With my Son, my Gold, my Nightingale, and Rose,
Is gone; for 'twas in him and no other where:
And well though my eyes run down like fountains here,
The stone will not speak yet, that doth it inclose,
And Destins and Gods, you might rather have ta'en,
My twentie years: than the two days of my son.
And of this world what shall I hope, once I know,
That in this respect, it can yield me but moss:
Or what should I consume any more in woe,
When Destins, God, and worlds, are all in my loss.

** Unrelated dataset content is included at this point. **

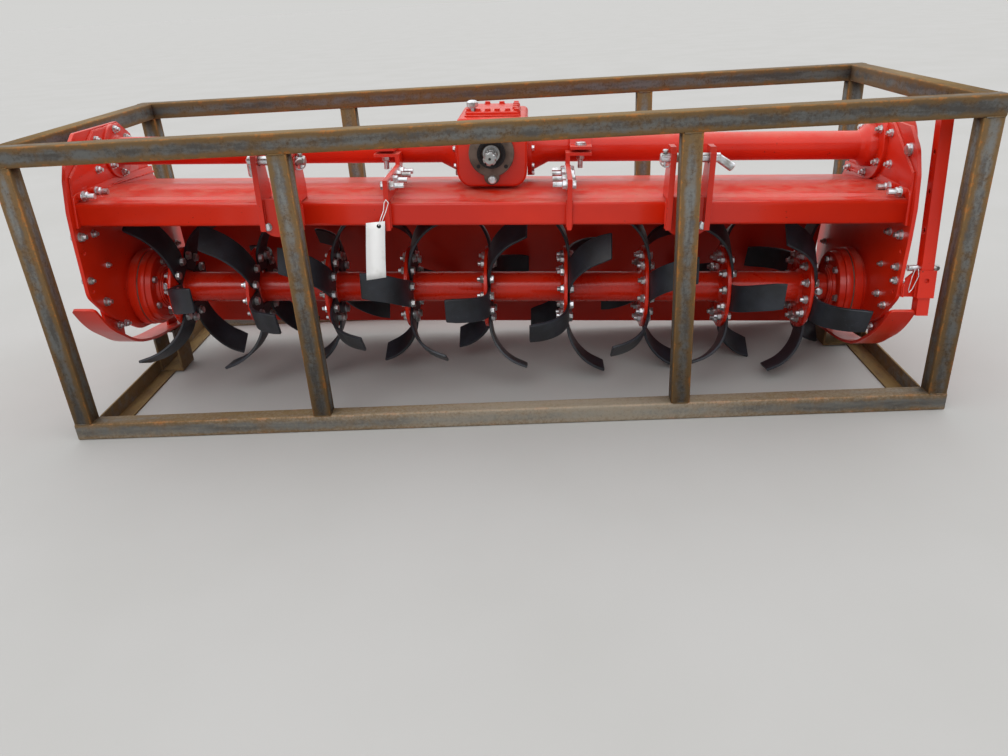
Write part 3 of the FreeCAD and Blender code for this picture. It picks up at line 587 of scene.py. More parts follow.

The heavens, death, and life have conjured my ill:
For death hath take away the breath of my son:
The heavens receive, and consent, that he hath done:
And my life doth keep me here against my will.
But if our life be caused with moisture and heat,
I care neither for the death, the life, nor skies:
For I'll sigh him warmth, and wet him with my eyes:
(And thus I shall be thought a second Promet)
And as for life, let it do me all despite:
For if it leave me, I shall go to my child:
And it in the heavens, there is all my delight.
And if I live, my vertue is immortal.
"So that the heavens, death and life, when they do all
Their force: by sorrowful vertue th'are beguiled."


Idal for Adon never shed so many tears,
Nor Thet for Pelid, nor Phoebus for Hyacinthus,
Nor for Atis, the mother of prophetesses,
as for the death of Bulbeck the gods have cares.
At the brute of it, the Aphroditan queen
Cause more silver to to distil from her eyes
Than when the drops of her cheeks raises daisies;
And to die with him, mortal she would have been;
The Charits for it break their perukes of gold,
The Muses and the nymphs of caves; I behold
All the gods under Olympus are constraint
On Laches, Clothon and Atropos to plain.
And yet Beauty for it doth make no complaint,
For it lived with him, and died with him again.


My son is gone and with it death end my sorrow;
But death makes me answer: ‘Madam, cease these moans,
My force is but on bodies and bones;
And that of yours is no more now, but a shadow.


Amphion’s wife was turned to a rock.
How well I had been had I had such adventure,
For then I might, gain have been the sepulchre
Of him that bear in me, so long ago.